Before walking a single property, the functional requirements of the event need to be written down somewhere. Not a mood board, not a theme. The operational specifics. How the audience relates to the front of the room. Whether there are breakout sessions that need separate spaces running simultaneously. What the catering model looks like and whether it requires a full kitchen or just a staging area. Whether there’s a production element with rigging weight, power draws, or blackout needs that a venue either accommodates or doesn’t.

Those answers eliminate venues faster and more accurately than any amount of touring. A room that works for a 90-person seated dinner is often the wrong room for a 90-person workshop with group tables and a rolling agenda, even though the headcount is identical. Square footage doesn’t capture that difference. The functional checklist does.

Reading the Room Past the Listing Photos

Capacity numbers in venue listings describe an empty room, and events don’t happen in empty rooms. Once a bar setup, food stations, a check-in table, a small stage, and whatever production equipment the event requires are positioned inside the space, the usable area contracts in ways the maximum occupancy figure doesn’t reflect. A room rated for 180 standing can feel genuinely crowded at 140 once the operational footprint is accounted for, and that miscalculation shows up in guest experience before it shows up anywhere else.

Acoustic performance is a variable that’s nearly impossible to assess from a listing. Exposed concrete, high ceilings with no treatment, and rooms with lots of glass look compelling in photos and behave badly under crowd noise. A conversation-dependent event, a networking reception, a dinner with a speaker, becomes a logistics problem when the ambient sound level makes it difficult to hear across a table. Visiting the space during an active event of any kind gives a more honest read on how the room actually performs than a quiet daytime walkthrough with a sales manager.

For anyone working through a Tampa event space search, the market range is wide enough that the filtering work matters. Waterfront properties with outdoor components run differently in August than in March, and the weather variable in Florida isn’t incidental.

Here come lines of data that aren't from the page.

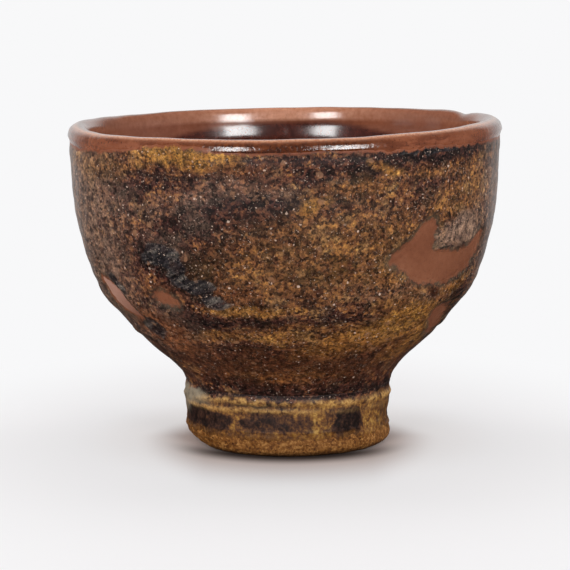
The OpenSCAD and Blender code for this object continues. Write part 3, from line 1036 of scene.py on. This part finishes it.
dress(make_clay_bowl(), "clay_bowl", "bowl_clay", clay_material("bowl_stoneware"))
dress(make_clay_foot(), "clay_foot", "foot_clay", clay_material("foot_stoneware"))
dress(make_iron_glaze(), "iron_glaze", "iron_glaze", iron_gloss_material(), iron_satin_material())
dress(make_mottled_glaze(), "mottled_glaze", "mottled_glaze", mottled_material())
dress(make_foot_glaze(), "foot_glaze", "foot_glaze", foot_material())


# Stage: a pale floor that runs past the frame, two softboxes in front that the
# glaze mirrors, soft ones above and at the sides, and a pale world.
FLOOR_HALF = 6.0
FLOOR_COLOUR = "#dfdbdc"
FLOOR_PAINTED_SHADE = "#cfc1bc"
FLOOR_PAINTED_CONTACT_SHADOW = "#2a201c"
FLOOR_FAR = "#f8f8f9"
# Distances on the floor in metres: where its painted shade and painted contact
# shadow begin and end round the foot, and the share of the glow that each stretch farther out
# brings in.
PAINTED_SHADE_ENDS = (0.034, 0.016)
CONTACT_SHADOW_ENDS = (0.0205, 0.0152)
CONTACT_SHADOW_FRONT_ENDS = (-0.004, -0.013)
GLOW_STRETCHES = [(0.017, 0.038, 0.55), (0.05, 0.18, 0.45)]
# (name, azimuth, elevation, distance, width, height, power, seen in
# reflections), in degrees, metres and watts.
SOFTBOXES = [
    ("key_right", 28, 22, 0.9, 0.27, 0.3, 2.8, True),
    ("key_left", -27, 22, 0.9, 0.24, 0.3, 2.3, True),
    ("front_top", 0, 60, 0.8, 0.7, 0.4, 0.5, False),
    ("overhead", 180, 68, 0.8, 1.5, 0.4, 4.2, False),
    ("side_right", 92, 10, 0.8, 0.5, 0.5, 3, False),
    ("side_left", -92, 10, 0.8, 0.5, 0.5, 4.6, False),
]
WORLD_LIGHT = 0.25
WORLD_SEEN = 0.97
ROOM_MIRRORED = 0.06
SIDES_MIRRORED = 0.1
BACK_MIRRORED = 0.6


def seen_by_eye(m):
    """1 for camera, glossy and transmission rays, 0 for the rays that carry light."""
    path = m.node("LightPath")
    seen = m.larger(path.outputs["Is Camera Ray"], path.outputs["Is Glossy Ray"])
    return m.larger(seen, path.outputs["Is Transmission Ray"])


def mirrored_level(m):
    """What the glaze mirrors: a pale screen behind, dim sides and a dim room in front."""
    towards = m.node("VectorMath", {"Vector": m.place}, operation="NORMALIZE").outputs[0]
    sides = m.step(m.maths("ABSOLUTE", m.coordinate("X", towards)), 0.45, 0.9)
    behind = m.step(m.coordinate("Y", towards), 0.6, 0.95)
    return m.larger(
        m.total(ROOM_MIRRORED, (sides, SIDES_MIRRORED - ROOM_MIRRORED)),
        m.total(ROOM_MIRRORED, (behind, BACK_MIRRORED - ROOM_MIRRORED)))


def make_floor():
    h = FLOOR_HALF
    mesh = bpy.data.meshes.new("floor")
    mesh.from_pydata([(-h, -h, 0), (h, -h, 0), (h, h, 0), (-h, h, 0)], [], [(0, 1, 2, 3)])
    floor = add_object("floor", mesh)
    m = Material("floor", Roughness=0.9, Specular_IOR_Level=0)
    reach = m.node("VectorMath", {"Vector": m.place}, operation="LENGTH").outputs["Value"]
    aside, back = m.coordinate("X"), m.coordinate("Y")
    # Painted shade round the foot, and a painted contact shadow just in front of it.
    colour = m.mix(m.step(reach, *PAINTED_SHADE_ENDS), rgb(FLOOR_COLOUR), rgb(FLOOR_PAINTED_SHADE))
    contact_shadow = m.times(m.step(reach, *CONTACT_SHADOW_ENDS), m.step(back, *CONTACT_SHADOW_FRONT_ENDS))
    colour = m.tint(colour, (contact_shadow, 0.95, FLOOR_PAINTED_CONTACT_SHADOW))
    m.feed(m.shader.inputs["Base Color"], colour)
    # The paper glows a little more the farther it is from the foot, and sooner behind it.
    behind = m.larger(back, 0)
    beside = m.larger(m.total(-0.012, (m.maths("ABSOLUTE", aside), 1)), 0)
    away = m.total(0, (reach, 1), (behind, 1), (beside, 1.3))
    share = m.total(0, *((m.step(away, low, high), part) for low, high, part in GLOW_STRETCHES))
    mirrored = m.node("LightPath").outputs["Is Glossy Ray"]
    near = m.step(reach, 0.25, 0.05)
    level = m.times(mirrored_level(m), m.total(1, (near, -0.85)))
    level = m.times(m.maths("SUBTRACT", level, 1), mirrored)
    glow = m.node("Emission", {"Color": rgb(FLOOR_FAR), "Strength": m.maths("ADD", level, 1)})
    mixed = m.node("MixShader", {"Fac": m.larger(mirrored, m.times(share, seen_by_eye(m)))})
    m.feed(mixed.inputs[1], m.shader.outputs[0])
    m.feed(mixed.inputs[2], glow.outputs[0])
    m.feed(m.tree.nodes["Material Output"].inputs["Surface"], mixed.outputs[0])
    mesh.materials.append(m.material)


def make_lamps():
    for name, azimuth, elevation, distance, width, height, power, mirrored in SOFTBOXES:
        light = bpy.data.lights.new(name, "AREA")
        light.shape = "RECTANGLE"
        light.size, light.size_y, light.energy = width, height, power
        lamp = add_object(name, light)
        lamp.visible_glossy = mirrored
        a, e = math.radians(azimuth), math.radians(elevation)
        at = Vector((math.sin(a) * math.cos(e), -math.cos(a) * math.cos(e), math.sin(e))) * distance
        lamp.location = at
        lamp.rotation_euler = at.to_track_quat("Z", "Y").to_euler()


class World(Material):
    """The same short ways to add nodes, for the world."""

    def __init__(self, name):
        self.world = bpy.data.worlds.new(name)
        self.world.use_nodes = True
        self.tree = self.world.node_tree
        self.place = self.node("TexCoord").outputs["Generated"]


def make_world():
    w = World("studio")
    background = w.tree.nodes["Background"]
    w.feed(background.inputs["Color"], (1, 1, 1))
    strength = w.total(WORLD_LIGHT, (seen_by_eye(w), WORLD_SEEN - WORLD_LIGHT))
    mirrored = w.node("LightPath").outputs["Is Glossy Ray"]
    dimmer = w.times(w.maths("SUBTRACT", mirrored_level(w), WORLD_SEEN), mirrored)
    w.feed(background.inputs["Strength"], w.maths("ADD", strength, dimmer))
    bpy.context.scene.world = w.world


# The photograph's camera, in metres, degrees and millimetres of lens and sensor.
CAMERA_SIDE = -0.0005
CAMERA_DISTANCE = 0.341
CAMERA_HEIGHT = 0.0736
CAMERA_DOWN = 8.4
CAMERA_LENS = 144.06
CAMERA_SENSOR = 36
CAMERA_CLIP = 0.01


def make_camera():
    data = bpy.data.cameras.new("camera")
    data.lens = CAMERA_LENS
    data.sensor_width = CAMERA_SENSOR
    data.clip_start = CAMERA_CLIP
    camera = add_object("camera", data)
    camera.location = (CAMERA_SIDE, -CAMERA_DISTANCE, CAMERA_HEIGHT)
    camera.rotation_euler = (math.radians(90 - CAMERA_DOWN), 0, 0)
    bpy.context.scene.camera = camera


make_floor()
make_lamps()
make_world()
make_camera()
bpy.context.scene.view_settings.view_transform = "Standard"
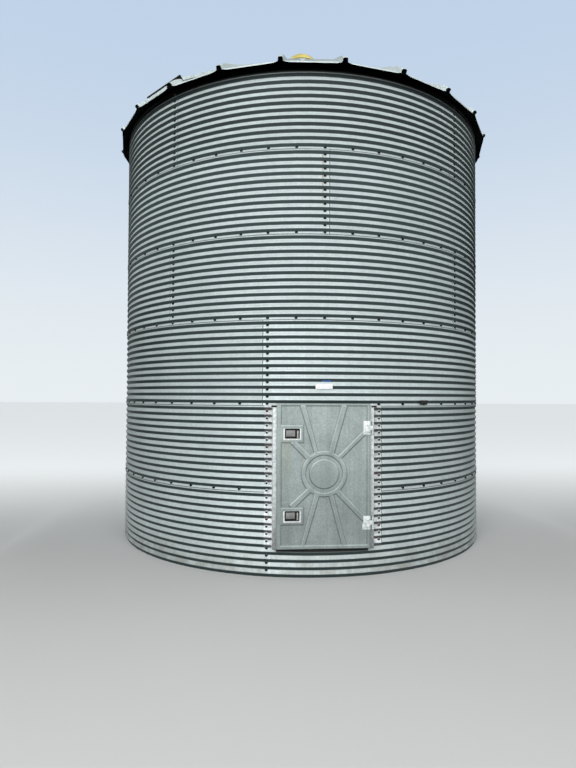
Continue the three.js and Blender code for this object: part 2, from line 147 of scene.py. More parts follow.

Urban warehouse spaces that photograph dramatically sometimes have loading situations that complicate catering logistics in ways that compress setup time or require additional labor nobody budgeted for.

Vendor Requirements Worth Reading Carefully

Preferred vendor language in venue contracts sits on a spectrum from genuinely optional suggestions to requirements that carry financial penalties for non-compliance, and the distinction isn’t always obvious without reading the contract closely. A required caterer clause fixes the food and beverage execution regardless of whether that vendor’s style, capacity, or pricing structure fits the event. Required AV vendors create the same constraint on the production side.

These arrangements aren’t automatically problematic. A venue and a long-term vendor partner can develop a working rhythm that actually produces smoother events for both parties. The issue arises when the required vendor is priced significantly above market, when their execution style conflicts with the event’s tone, or when their team size limits service quality at the specific guest count being planned for.

Load-In Window as a Budget Variable

Access time before and after the event affects both what’s possible in the room and what the venue actually costs when the full picture is calculated. A space requiring six hours of setup that only offers three hours of pre-event access either produces a compromised setup or generates an additional rental day that wasn’t in the original quote. Breakdown windows work the same way, and vendors who run over their contracted time create charges that surprise planners who didn’t read that section of the agreement carefully.

Confirming exactly when load-in begins, whether that window is priced into the quoted rate or billed separately, and what the hard-out time looks like on the back end takes about ten minutes during the site visit and prevents the most consistent source of budget variance in venue contracting.